Sebagian petani di Kabupaten Magelang, Jawa Tengah, saat ini berupaya memanen padinya lebih cepat tanpa menunggu usia panen.
Oleh
REGINA RUKMORINI
·3 menit baca
MAGELANG, KOMPAS — Sebagian petani di Kabupaten Magelang, Jawa Tengah, saat ini berupaya memanen padinya lebih cepat tanpa menunggu usia panen. Hal ini untuk mencegah dampak kerusakan yang lebih parah setelah padi mereka roboh diterpa hujan dan tergenang air selama empat hari.
Bahroni, petani di Desa Deyangan, Kecamatan Mertoyudan, Rabu (20/3/2019), mengatakan, empat hektar tanaman padi yang digarapnya sebenarnya baru memasuki usia panen sekitar dua minggu lagi. Namun, setelah hampir semua tanaman roboh sejak Sabtu (16/3), dia pun buru-buru memanennya.
”Panen tidak bisa ditunda karena tanaman padi sudah roboh dan gabahnya berceceran di mana-mana. Jika dibiarkan lebih lama, gabah tersebut justru akan tumbuh menjadi tanaman baru sehingga tidak akan tersisa bulir gabah yang bisa digiling menjadi beras,” ujarnya.
Tidak hanya roboh, menurut Bahroni, empat hektar tanaman padinya juga terendam air. Hal itu pada akhirnya membuat gabah yang dipanen pun sangat basah, lembab, dan mulai berwarna kehitaman.
Semua gabah yang basah tersebut, menurut dia, juga harus secepatnya dijemur hingga benar-benar kering. ”Jika dibiarkan basah hingga lebih dari tiga hari, beras yang dihasilkan tidak akan berwarna putih, tetapi berwarna kuning kusam,” ujarnya. Perubahan warna tersebut dipastikan berpengaruh pada turunnya harga beras tersebut.

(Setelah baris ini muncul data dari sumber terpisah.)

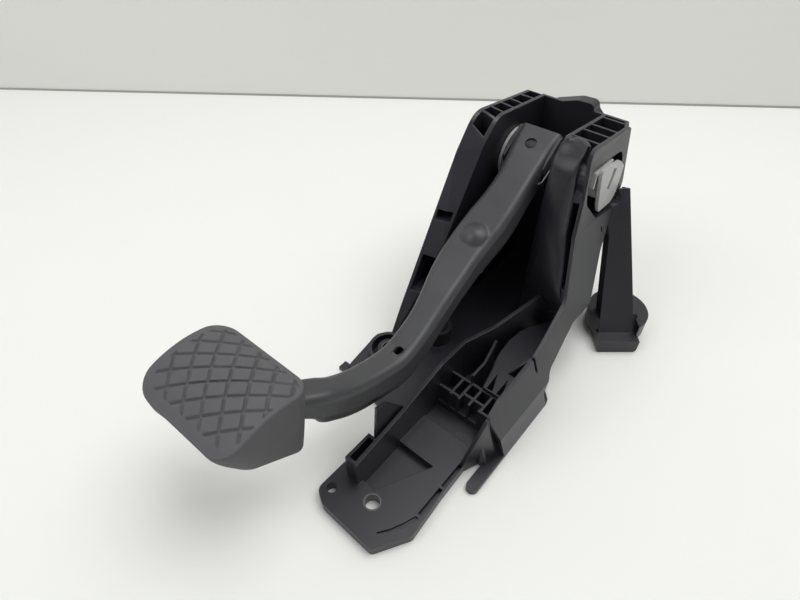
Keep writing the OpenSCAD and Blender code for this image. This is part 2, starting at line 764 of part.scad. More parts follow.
// Section of a pressing: a channel w wide whose flanges run from depth d0 down to d1
function channel(w, d0, d1, t, r) = let (q = max(r - t, 0.6)) concat(
    [[-w / 2, -d1]],
    [for (a = [180 : -22.5 : 90]) [-w / 2 + r + r * cos(a), -d0 - r + r * sin(a)]],
    [for (a = [90 : -22.5 : 0]) [w / 2 - r + r * cos(a), -d0 - r + r * sin(a)]],
    [[w / 2, -d1], [w / 2 - t, -d1]],
    [for (a = [0 : 22.5 : 90]) [w / 2 - t - q + q * cos(a), -d0 - t - q + q * sin(a)]],
    [for (a = [90 : 22.5 : 180]) [-w / 2 + t + q + q * cos(a), -d0 - t - q + q * sin(a)]],
    [[-w / 2 + t, -d1]]
);
// Skin over channel sections; each end is a strip of quads from the outer to the inner line
module loft(rings) {
    n = len(rings[0]);
    m = len(rings);
    sides = [
        for (i = [0 : m - 2], j = [0 : n - 1])
            let (a = i * n + j, b = i * n + (j + 1) % n, c = (i + 1) * n + j, d = (i + 1) * n + (j + 1) % n)
            each [[a, b, d], [a, d, c]]
    ];
    caps = [
        for (end = [0, m - 1], j = [0 : n / 2 - 2])
            let (a = end * n + j, b = a + 1, c = end * n + n - 2 - j, d = c + 1)
            each end == 0 ? [[a, c, b], [a, d, c]] : [[a, b, c], [a, c, d]]
    ];
    polyhedron(points = [for (ring = rings) each ring], faces = concat(sides, caps), convexity = 6);
}
function placed(i, section) = [
    for (p = section) arm[i][0] + arm_across(i) * p.x + arm_out(i) * p.y
];
flange_share = 0.62;
left_ear_x = arm[last][0].x - arm[last][1] / 2;
right_ear_x = arm[last][0].x + arm[last][1] / 2;
module arm_front_shell() {
    color([0.10, 0.10, 0.11]) in_place() difference() {
        union() {
            loft([for (i = [0 : last])
                placed(i, reversed(channel(arm[i][1], 0, arm[i][2] * flange_share, sheet, arm_round)))]);
            ear(left_ear_x, left_ear_x + sheet);
            ear(right_ear_x - sheet, right_ear_x);
            // Tail that rests on the rubber stop
            block([left_ear_x, py(14), pz(-8)], [right_ear_x, py(31), pz(-8) + sheet]);
            dome(dome_r, dome_h);
        }
        dome(dome_r - sheet, dome_h - sheet);
        on_pivot(-half, half, hub_r);
        translate([-1.7, py(-14.5), pz(20.1)]) rotate([-30, 0, 0]) cylinder(h = 20, r = 4, center = true);
        translate([9.6, 58.6, 72.7]) cylinder(h = 10, r = 3.1, center = true);
        translate([0, spring_hand.y, spring_hand.z]) rotate([0, 90, 0]) cylinder(h = half, r = spring_hole_r);
    }
}
module ear(x0, x1) {
    along_x(x0, x1) union() {
        translate([pivot_y, pivot_z]) circle(r = ear_r);
        polygon([[py(-24), pz(10)], [py(-4), pz(25)], [py(9), pz(18)], [py(14), pz(4)], [py(-12), pz(-12)]]);
        polygon([[py(6), pz(12)], [py(31), pz(-2)], [py(31), pz(-8)], [py(8), pz(-15)]]);
    }
}
// Cap of a sphere with base radius r and height h on the arm's face
dome_at = [2, 145, 103.2];
module dome(r, h) {
    ball = (r * r + h * h) / (2 * h);
    translate(dome_at) rotate([24, 0, 0]) intersection() {
        translate([0, 0, h - ball]) sphere(r = ball);
        translate([0, 0, -sheet]) cylinder(h = h + sheet + 1, r = r + 1);
    }
}
module arm_rear_shell() {
    color([0.10, 0.10, 0.11]) in_place() difference() {
        loft([for (i = [2 : last - 3]) [
            for (p = channel(arm[i][1] - 2 * sheet - 0.2, 0, arm[i][2] * flange_share, sheet, arm_round))
                arm[i][0] + arm_across(i) * p.x + arm_out(i) * (-arm[i][2] - p.y)
        ]]);
        translate([dome_at.x, dome_at.y, 50]) cylinder(h = 60, r = clip_r + 0.2);
    }
}
// Retainer that snaps into the arm's back behind the dome
clip_r = 8.8;
clip_z = 67;
socket_r = 6.5;
module pushrod_clip() {
    color([0.82, 0.82, 0.80]) in_place() translate([dome_at.x, dome_at.y, clip_z]) difference() {
        union() {
            cylinder(h = 25, r = clip_r);
            cylinder(h = 2, r = clip_r + 2.5);
        }
        translate([0, 0, below]) cylinder(h = 24, r = socket_r);
    }
}
module ball_socket() {
    color([0.05, 0.05, 0.05]) in_place() translate([dome_at.x, dome_at.y, clip_z + 7]) difference() {
        cylinder(h = 16, r = socket_r);
        translate([0, 0, 8]) sphere(r = 5.1);
        translate([0, 0, below]) cylinder(h = 9, r = 4.4);
    }
}

pad_at = [-pad_offset, -pad_ahead];
plate_inset = 6;
function pad_outline(inset) = rounded([
    for (c = [[-1, -1], [1, -1], [1, 1], [-1, 1]])
        [pad_at.x + c.x * (pad_w / 2 - inset), pad_at.y + c.y * (pad_l / 2 - inset), pad_round - inset / 2]
]);
// The face's crown is part of a round bar along X
module crown(drop) {
    translate([pad_at.x - pad_w / 2 - 1, pad_at.y + 2, pad_z - crown_r]) rotate([0, 90, 0])
        cylinder(h = pad_w + 2, r = crown_r - drop, $fn = 128);
}
module pad_plate() {
    color([0.10, 0.10, 0.11]) in_place() intersection() {
        along_z(pad_z - 30, pad_z) polygon(pad_outline(plate_inset));
        difference() {
            crown(pad_t);
            crown(pad_t + plate_t);
        }
    }
}
module pedal_pad() {
    color([0.13, 0.13, 0.14]) in_place() difference() {
        intersection() {
            pad_body(0);
            crown(0);
        }
        difference() {
            intersection() {
                pad_body(pad_t);
                crown(pad_t);
            }
            pad_rim();
        }
        grooves();
        arm_mouth();
    }
}
// Ledge of rubber that hooks under the plate's edge
module pad_rim() {
    difference() {
        intersection() {
            along_z(pad_z - 40, pad_z) difference() {
                polygon(pad_outline(0));
                polygon(pad_outline(plate_inset + 2.5));
            }
            crown(pad_t);
        }
        intersection() {
            along_z(pad_z - 40, pad_z) polygon(pad_outline(plate_inset));
            crown(0);
            difference() {
                crown(pad_t);
                crown(pad_t + plate_t);
            }
        }
        crown(pad_t + plate_t + 2.5);
    }
}
// Body of the pad: its outline at the face, tapered to the skirt's lower corners
module pad_body(inset) {
    skirt = [[-27, -23, 21], [24, -14, 34], [24, 2, 50], [24, 9, 54], [-25, 18, 32]];
    hull() {
        along_z(pad_z - 14, pad_z + 2) polygon(pad_outline(inset));
        for (s = skirt)
            translate([pad_at.x + s.x - sign(s.x) * inset, pad_at.y + s.y - sign(s.y) * inset,
                       pad_z - s[2] - (inset > 0 ? 4 : 0)])
                cylinder(h = 4, r = 6, $fn = 24);
    }
}
// Grooves along both diagonals of the face
module grooves() {
    slant = atan2(pad_l, pad_w);
    reach = pad_w;
    intersection() {
        along_z(pad_z - 20, pad_z + 1) polygon(pad_outline(groove_border));
        difference() {
            crown(-1);
            crown(groove_depth);
        }
        union() {
            for (turn = [slant, -slant], k = [-3.5 : 3.5])
                translate([pad_at.x, pad_at.y, 0]) rotate([0, 0, turn])
                    translate([-reach, k * groove_pitch - groove_w / 2, pad_z - 20])
                        cube([2 * reach, groove_w, 21]);
        }
    }
}
// Way for the arm through the pad's back
module arm_mouth() {
    play = 0.3;
    stacked([for (i = [1 : 4]) let (w = arm[i][1] / 2 + play, d = arm[i][2] + play)
        placed(i, [[-w, play], [w, play], [w, -d], [-w, -d]])]);
}

// Torsion spring beside the right ear: its path runs from the arm round the hub to the bracket's wall
coil_r = hub_r + spring_wire / 2 + 0.2;
coil_x = right_ear_x + 0.3 + spring_wire / 2;
coil_pitch = spring_wire + 0.1;
coil_start = 120;
coil_end = coil_start - 360 * spring_turns;
function coil_point(a) =
    [coil_x + coil_pitch * (coil_start - a) / 360, py(coil_r * cos(a)), pz(coil_r * sin(a))];
spring_hand = coil_point(coil_start) - 22 * [0, sin(coil_start), -cos(coil_start)];
spring_foot = coil_point(coil_end) + 30 * [0, sin(coil_end), -cos(coil_end)];
// Points that round corner b between a and c
function bend(a, b, c, r = 3) = let (p = b + unit(a - b) * r, q = b + unit(c - b) * r)
    [for (t = [0 : 0.25 : 1]) (1 - t) * (1 - t) * p + 2 * t * (1 - t) * b + t * t * q];
hand_tip = [right_ear_x - sheet - 1, spring_hand.y, spring_hand.z];
foot_tip = [half + wall, spring_foot.y, spring_foot.z];
spring_path = concat(
    [hand_tip],
    bend(hand_tip, spring_hand, coil_point(coil_start)),
    [for (a = [coil_start : -15 : coil_end]) coil_point(a)],
    bend(coil_point(coil_end), spring_foot, foot_tip),
    [foot_tip]
);
function path_along(p, i) = unit(p[min(i + 1, len(p) - 1)] - p[max(i - 1, 0)]);
// Carries a direction square to the path from point to point
function carried(p, n, i = 0) = i == len(p) ? [] :
    let (t = path_along(p, i), m = unit(n - (n * t) * t)) concat([m], carried(p, m, i + 1));
module wire(p, r, sides = 8) {
    across = carried(p, [0, 1, 0.3]);
    stacked([for (i = [0 : len(p) - 1]) [for (k = [0 : sides - 1]) let (a = -360 * k / sides)
        p[i] + r * (cos(a) * across[i] + sin(a) * cross(path_along(p, i), across[i]))]]);
}
module return_spring() {
    color([0.45, 0.45, 0.46]) in_place() wire(spring_path, spring_wire / 2);
}

bearing_bracket();
pivot_pin();
pin_washer();
bearing_lock();
tongue_sleeve();
left_foot_sleeve();
right_foot_sleeve();
stop_buffer();
arm_front_shell();
arm_rear_shell();
hub_tube();
bush_left();
bush_right();
inner_sleeve();
pushrod_clip();
ball_socket();
pad_plate();
pedal_pad();
return_spring();
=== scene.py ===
# %% [markdown]
# # A hanging brake pedal in its black bearing bracket
#
# The object is a brake pedal as it comes off a car: a pressed-steel arm with a grooved
# rubber pad, swinging between the cheeks of a ribbed bracket of black glass-filled nylon.
# The CAD model gives every size. This lesson dresses it: the bracket keeps its solids and
# gets a finish, and the pieces with flowing surfaces are worked out again with numpy.

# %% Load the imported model
import json
import math
import bpy
import numpy as np
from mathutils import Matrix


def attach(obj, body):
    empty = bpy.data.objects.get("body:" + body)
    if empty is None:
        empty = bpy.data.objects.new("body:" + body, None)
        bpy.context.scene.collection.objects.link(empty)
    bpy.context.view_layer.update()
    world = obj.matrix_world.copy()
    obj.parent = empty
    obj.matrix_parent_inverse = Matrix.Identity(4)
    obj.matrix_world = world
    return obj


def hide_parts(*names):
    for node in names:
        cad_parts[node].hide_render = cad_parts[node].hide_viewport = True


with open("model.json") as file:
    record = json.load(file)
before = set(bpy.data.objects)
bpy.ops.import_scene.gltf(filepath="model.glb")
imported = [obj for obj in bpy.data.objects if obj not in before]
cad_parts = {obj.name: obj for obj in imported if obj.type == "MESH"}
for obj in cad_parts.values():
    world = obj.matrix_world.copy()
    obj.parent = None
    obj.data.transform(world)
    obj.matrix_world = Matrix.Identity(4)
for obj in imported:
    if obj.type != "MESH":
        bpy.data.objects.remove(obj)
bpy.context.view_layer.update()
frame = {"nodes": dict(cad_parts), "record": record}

# %% [markdown]
# ## Where sizes come from
#
# The bracket's drawing puts X = 0 in the middle between the cheeks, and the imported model
# moves that to the stud bore in the tongue. All sizes below are in millimetres from the
# drawing, and one helper turns them into Blender's metres.

# %% From the drawing's millimetres to metres
MM = 0.001
STUD_X = 39.0
BOX_HALF = 22.6
WALL = 2.5
SHEET = 2.0
HUB_R = 12.0
PIVOT = np.array([0.0, 225.0, 119.5])


def to_metres(points):
    """Drawing point in mm, minus the stud's place along X, times 0.001."""
    return (np.asarray(points, float) - [STUD_X, 0, 0]) * MM


def smooth(t):
    """Three t squared minus two t cubed, for t held between 0 and 1."""
    t = np.clip(t, 0, 1)
    return t * t * (3 - 2 * t)


def unit(vectors):
    """Each vector divided by its own length."""
    return vectors / np.linalg.norm(vectors, axis=-1, keepdims=True)


def circle(sides):
    """Angles all the way round, the last one step short of the first."""
    return np.linspace(0, 2 * math.pi, sides, endpoint=False)


print("pivot in metres:", to_metres(PIVOT).round(4))


# %% [markdown]
# ## Grids into meshes
#
# Every new piece is a grid of points worked out as one array. A grid that closes on itself
# in one direction is a tube, and one that closes in both is a ring. Blender could add these
# points one by one, but here a few helpers number the quads of a whole grid at once, so
# there is no loop over points. Each way of closing a grid into a body has its own helper.

# %% Quads of a grid, and three ways to close it
def grid_faces(rows, columns, close_rows=False, close_columns=False):
    """Quads between neighbours of a grid whose points are numbered row by row."""
    r = np.arange(rows if close_rows else rows - 1)
    c = np.arange(columns if close_columns else columns - 1)
    r, c = np.meshgrid(r, c, indexing="ij")
    r2, c2 = (r + 1) % rows, (c + 1) % columns
    quads = np.stack([r * columns + c, r * columns + c2, r2 * columns + c2, r2 * columns + c], -1)
    return quads.reshape(-1, 4)


def ring_body(grid):
    """A grid that closes on itself in both directions."""
    m, n = grid.shape[:2]
    return grid.reshape(-1, 3), grid_faces(m, n, close_rows=True, close_columns=True).tolist()


def stack_body(loops):
    """Quads between closed loops, and a fan from a middle point over the first and the last."""
    m, n = loops.shape[:2]
    points = np.concatenate([loops.reshape(-1, 3), loops[[0, -1]].mean(axis=1)])
    quads = grid_faces(m, n, close_columns=True)
    j = np.arange(n)
    k = (j + 1) % n
    first = np.stack([np.full(n, m * n), j, k], -1)
    final = np.stack([np.full(n, m * n + 1), (m - 1) * n + k, (m - 1) * n + j], -1)
    return points, quads[:, ::-1].tolist() + first.tolist() + final.tolist()


def sheet_body(near, far, keep=None, turned_over=False):
    """Two grids of one size become the two sides of a sheet. Walls stand on every edge that
    only one quad of the near side has: round the rim, and round the quads that keep drops."""
    m, n = near.shape[:2]
    count = m * n
    side = grid_faces(m, n)
    if keep is not None:
        side = side[keep.ravel()]
    edges = np.concatenate([side[:, [k, (k + 1) % 4]] for k in range(4)])
    rim = edges[~np.isin(edges @ [count, 1], edges @ [1, count])]
    walls = np.stack([rim[:, 1], rim[:, 0], rim[:, 0] + count, rim[:, 1] + count], -1)
    faces = np.concatenate([side, side[:, ::-1] + count, walls])
    points = np.concatenate([near.reshape(-1, 3), far.reshape(-1, 3)])
    return points, (faces[:, ::-1] if turned_over else faces).tolist()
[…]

Robohnya tanaman, menurut Bahroni, akan berdampak pada penurunan rendemen beras yang dihasilkan. Jika biasanya 1 kuintal gabah bisa menghasilkan 60 kilogram beras, melihat hasil panen saat ini, dia pun pesimistis. Dia memperkirakan 1 kuintal gabah hanya akan menghasilkan kurang dari 50 kg beras.
Saya memperkirakan harga gabah yang dihasilkan sekarang maksimal hanya akan mencapai Rp 4.000 per kg.
Makhi, petani lainnya, mengatakan, karena kualitas gabah yang dihasilkan dari tanaman padi yang roboh kurang bagus, gabah tersebut juga tidak akan laku dengan harga tinggi. Gabah yang dipanen sebelum hujan deras dihargai Rp 4.500 per kg. ”Melihat kondisi kerusakan saat ini, saya memperkirakan harga gabah yang dihasilkan sekarang maksimal hanya akan mencapai Rp 4.000 per kg,” ujarnya.
Kondisi serupa terjadi di Desa Tuksongo, Kecamatan Borobudur. Nurzainiyah, petani penggarap, mengatakan, robohnya tanaman padi dipastikan juga akan berpengaruh pada kualitas beras yang dihasilkan.
”Tanaman padi yang dipanen setelah roboh biasanya menghasilkan beras yang pecah-pecah dan tidak utuh,” ujarnya. Dengan kondisi ini, harga beras dari gabah tersebut tidak akan mampu mencapai harga pasaran beras saat ini yang mencapai Rp 10.000 per kg.
Sama seperti Bahroni, Nurzainiyah juga memanen padi sekitar 10 hari lebih cepat dari usia panen. Saat ini, Nurzainiyah sudah menggarap dan mulai memanen lebih dari 2.000 meter persegi tanaman padi.
Memanen padi yang sudah roboh tersebut, menurut dia, juga membutuhkan waktu relatif lebih lama daripada kondisi normal. Jika biasanya cukup membutuhkan waktu satu hari, sekarang memanen bisa memakan waktu lebih dari dua hari.